Robin was a huge, ugly creature with a nose like a red pin cushion and a large black beard that some say provided a safe refuge for a large crow family.  He was frugal with his diet, which consisted of  porridge, egg, wild game, fruit and vegetables.  None of these cost anything for as well as being a born thief he was a canny Scot.  Robin would steal the pennies from the eyes of a corpse and the sugar from your tea.  Mr. Harpic, the customs and excise officer, was a dapper little Sassenach resplendent in sports jacket and flannels and homburg hat.

Clumper The Horse!

Clumper loved his oats and had a nasty habit of biting the bums of passers by who got too close to his front end. It was also somewhat foolish to venture to within firing distance of the other end when his tail was up.

The cunning plan……………………

Our intrepid thief concocted a cunning, fool-proof plan to steal Whisky galore from under Harpic’s nose.  Robin had been watching Harpic closely and had deduced that the officer was a creature of habit who shared his fellow countrymen’s addiction to tea, at 10 a.m. precisely Harpic would adjourn to the gauger’s office for refreshments. Drinking his tea at his office window he could keep a beady eye on the filling store exit.

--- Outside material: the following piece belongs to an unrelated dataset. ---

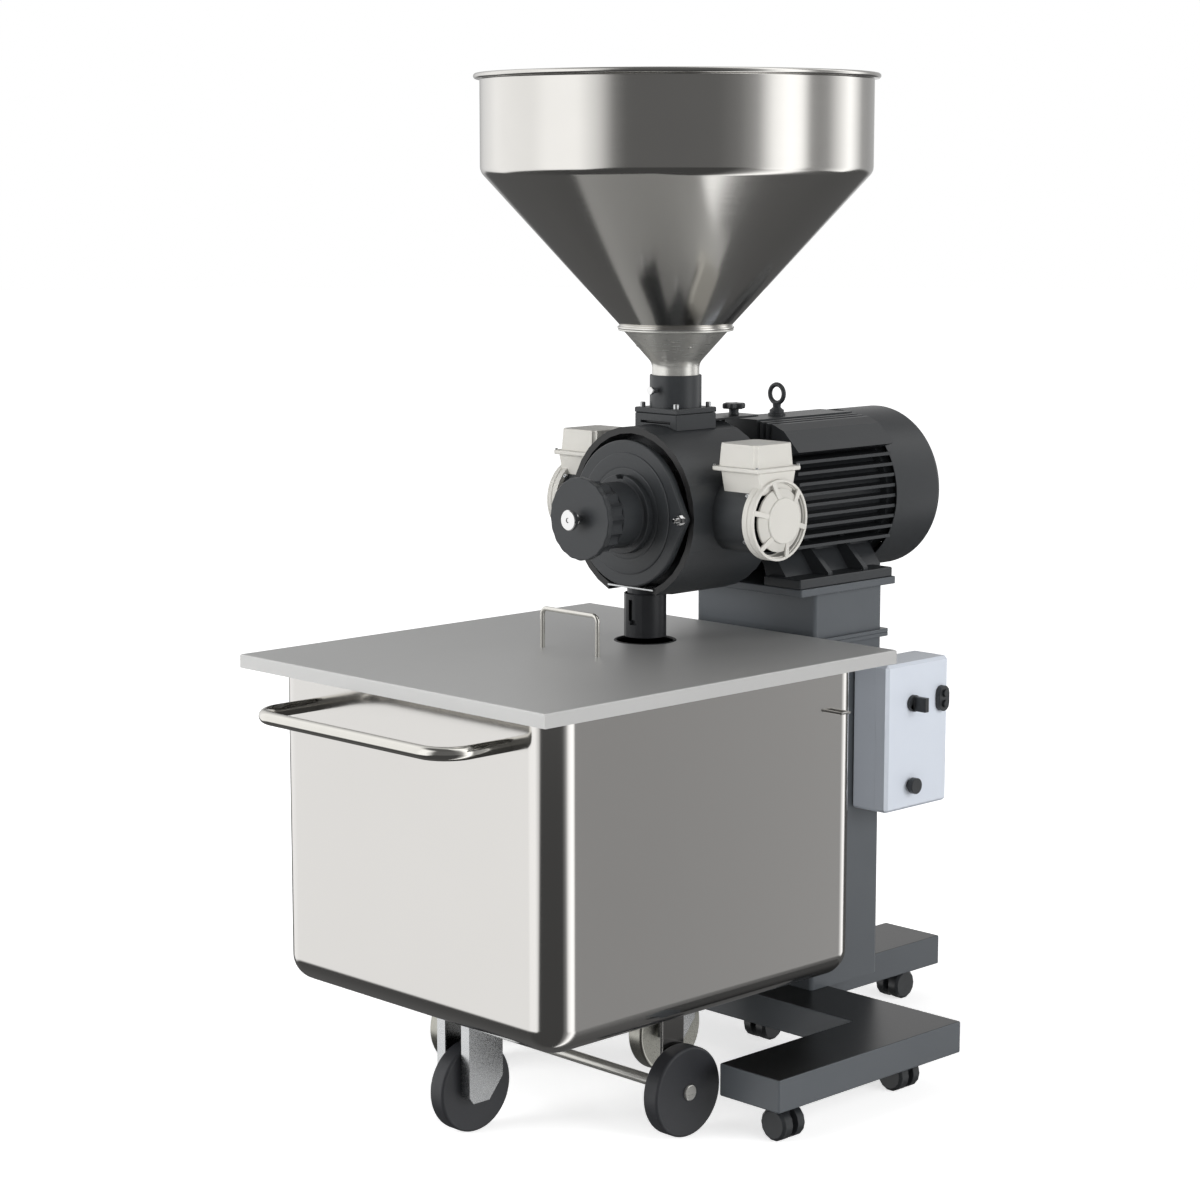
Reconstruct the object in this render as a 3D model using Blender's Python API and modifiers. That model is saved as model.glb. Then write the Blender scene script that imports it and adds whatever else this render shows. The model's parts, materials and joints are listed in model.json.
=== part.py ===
"""Disc grinding mill: motor-driven grinder on a wheeled stand, with hopper and roll-in collecting bin.

Metres, +Z up, -Y is the front (the side with the adjusting knob and the bin's push handle).
The heights are measured from the floor. The centre plane is x = 0, and y = 0 is the middle of
the bin lid; one empty then moves the whole mill so that the middle of its box is at the origin.
"""

import math

import bmesh
import bpy
from mathutils import Matrix, Vector

# ---------------------------------------------------------------- driving dimensions
GAP = 0.0003                 # clearance between pieces that touch
RUN = 0.0008                 # clearance around pieces that turn or slide

# stand
LEG_X = 0.395                # outer side of the front legs
LEG_W = 0.118                # width of every box section
LEG_FRONT_Y = 0.036
BAR_REAR_Y = 0.452           # rear side of the cross bar
TAIL_REAR_Y = 0.817          # end of the rear leg
BASE_TOP = 0.110
BASE_T = 0.0495              # height of the box section
COL_W = 0.256                # column across X
COL_FRONT_Y = 0.4085
COL_D = 0.161                # column along Y
COL_WALL = 0.004
FLANGE_Z = 0.671             # joint between column and head column
FLANGE_T = 0.006
FLANGE_OUT = 0.008
SEAT_Z = 0.7607              # top of the motor seat plate
SEAT_T = 0.012
SEAT_W = 0.280
SEAT_FRONT_Y = 0.362
SEAT_D = 0.226

# stand casters
TWIN_R = 0.025               # wheel radius
TWIN_W = 0.0185              # width of one wheel
TWIN_GAP = 0.011             # strap between the two wheels
TWIN_TRAIL = 0.014           # axle behind the swivel

# grinder
AXIS_Z = 0.8885              # shaft height
HOUSE_R = 0.131
HOUSE_FRONT_Y = 0.130
HOUSE_REAR_Y = 0.310
HOUSE_WALL = 0.010
COVER_R = 0.1115
COVER_T = 0.012
LUG_X = 0.1245
BURR_R = 0.090
BURR_T = 0.0145
BURR_EYE_R = 0.036           # hole in the fixed burr, where the grain enters
BURR_Y = 0.160               # plane between the two burrs
BARREL_R = 0.048             # feed barrel around the worm
WORM_R = 0.044
WORM_PITCH = 0.036
WORM_TURNS = 2.0
SHAFT_R = 0.018
KNOB_R = 0.0626
KNOB_FRONT_Y = 0.0194
KNOB_PLATE_T = 0.0105
KNOB_RING_R = 0.054
KNOB_RING_END_Y = 0.063
HUB_R = 0.050
COLLAR_R = 0.060
COLLAR_T = 0.013
STEM_R = 0.010
SHAFT_FRONT_Y = 0.104        # front end of the shaft, inside the cover's hub
PIN_KNOB_R = 0.0155
PIN_KNOB_OUT = 0.0232        # how far the centre knob stands out of the adjusting knob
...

During one such filling the bold horseman entered the filling store at 5 to 10 and filled a bucket with water from the tap and carried it out to give to Clumper, this pattern remained unchanged for several weeks before Robin began to delay his exit to coincide with Harpic’s appearance at his office window viewpoint with his tea.  His suspicions were arisen but he decided to watch and wait till the horse was offered the contents to drink.

After a further 3 weeks of Clumper obliging to consume the water Harpic became lulled into a false sense of security regarding the horseman’s motive and reduced his scrutiny of man and horse.

A Switch in time…
Robin was ready to act.

Before entering the store he concealed a bucket of water behind the cart and out of view of Harpic’s gaze.  When the gauger departed for morning tea he got his friend, Bald Rick, to fill his empty bucket with clearac and waltzed towards the horse and cart.

Glancing towards Harpic’s empty window he realized that the gauger had taken his eye of the ball and slipped behind the cart and made the switch. By the time Harpic appeared again Clumper had his head in the bucket. After his tea the gauger went back to the filling store and the intrepid duo escaped.

This ploy carried on successfully for a few weeks until one day DISASTER STRUCK.

Harpic forgot the key to his office and was forced to return to the store. Fortunately for Robin, Jock Strapp was having a smoke at the door and managed to issue a timely warning.  With a burst of speed, remarkable in one so porculent Robin switched the bucket for an empty one and proceeded to fill it with water.  The gauger collected his key and set forth to brew his cuppa.

Robin saw his chance…he switched the buckets again and strolled out of the door, clutching the Water of life.

Which only goes to show that you can take a horse to water and make it drink.


Clearac is New Make Spirit – unaged spirit right off the still

Gauger is an excise man,

Harpic is a brand of toilet cleaner and a Sassenach is one emanating from Englandshire.

Porculent is not a real word but it sounded right…

Bill, thanks so much for sharing your story with us!  I look forward to the next installment.